S3 is blob storage. Dynamo is a key value store with support for additional indexes. Neither technologies are particularly novel today or provide specific features that would lock you in. You could use comparable technologies on Azure or Google Cloud. Like I said before, you can’t blame Amazon or any cloud provider for poor design/architecting on your end.
Your questions are written as sarcastic personal attacks, which you write instead of posting something of more substance. It seems like you’re just trying to incite a response from me aka trolling. I won’t engage with you anymore. Good luck.
How so? Op is correct - you shouldn’t be using the console to actively manage your infrastructure. The consoles primary purpose is to let you quickly spin up resources while you explore. If you have a real business use case, all your infrastructure should be defined in configuration and deployed out to AWS. That way, you always know what you need to spin up and it’s exact, specific configuration, all stored in source control.
Because when you do that nothing ever needs tweaked on the fly? Because issues of load and scale aren't often times emergent?
I am not making an argument against what you are saying. I am saying that a common interface between the two would be the sane and rational decision.
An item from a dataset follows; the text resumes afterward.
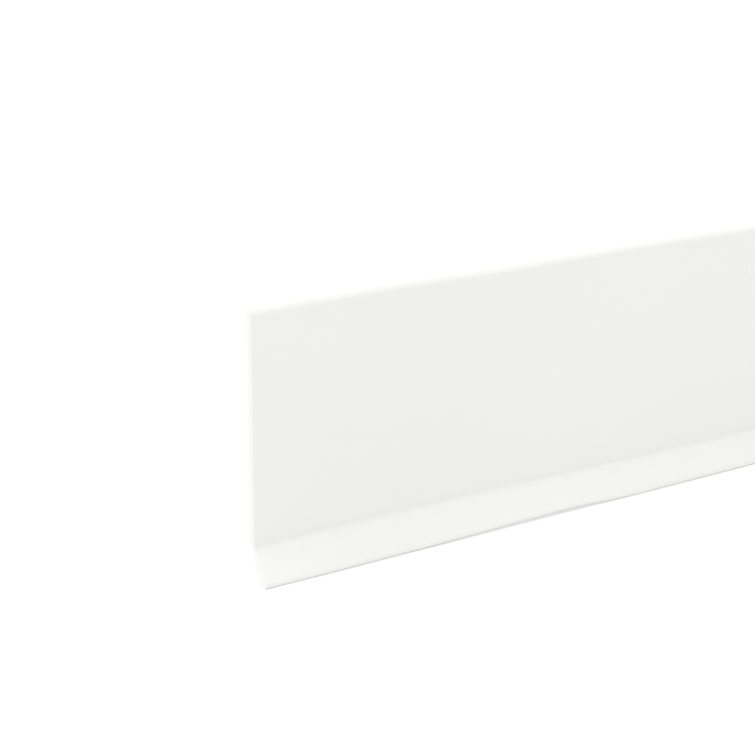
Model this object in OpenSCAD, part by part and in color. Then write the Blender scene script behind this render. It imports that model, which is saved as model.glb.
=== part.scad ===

It should be trivial to use the console and turn that back into your new behavior for committing back to your repository.
"The consoles primary purpose is to let you quickly spin up resources while you explore."
And it's pretty bad at this.
I'm not saying the interfaces are the worst ever invented, just that they are a step above internal enterprise software, and despite the fact that AWS makes almost 8 BILLION DOLLARS there appears to be less that 1/1000th of that revenue invested in improving it.
100% not true in my experience, but can't speak for any org other than the one I work in (which has been by far the best job, team, and management I've ever worked with).
Some of the best people I know that have gone to work there have been subjected to this.
After cycles of this, the only way to survive is to backstab and move up in management.
Amazon/AWS really shows this in it's core web sites and console, which are really backwards and show no signs of improvement or evolution, because all the people that built it have been fired by now or moved on.
Microsoft originally thrived on this, but eventually the culture collapses into backstabbing and the worst breed of middle management Machiavellis, and any productivity is new bolt-on products.
So IMO Bezos built a fundamentally good infrastructure ten years ago that is fuelling Amazon's continued growth, but if anyone fundamentally improves in some way that Amazon would need to fundamentally change the company it will be impossible.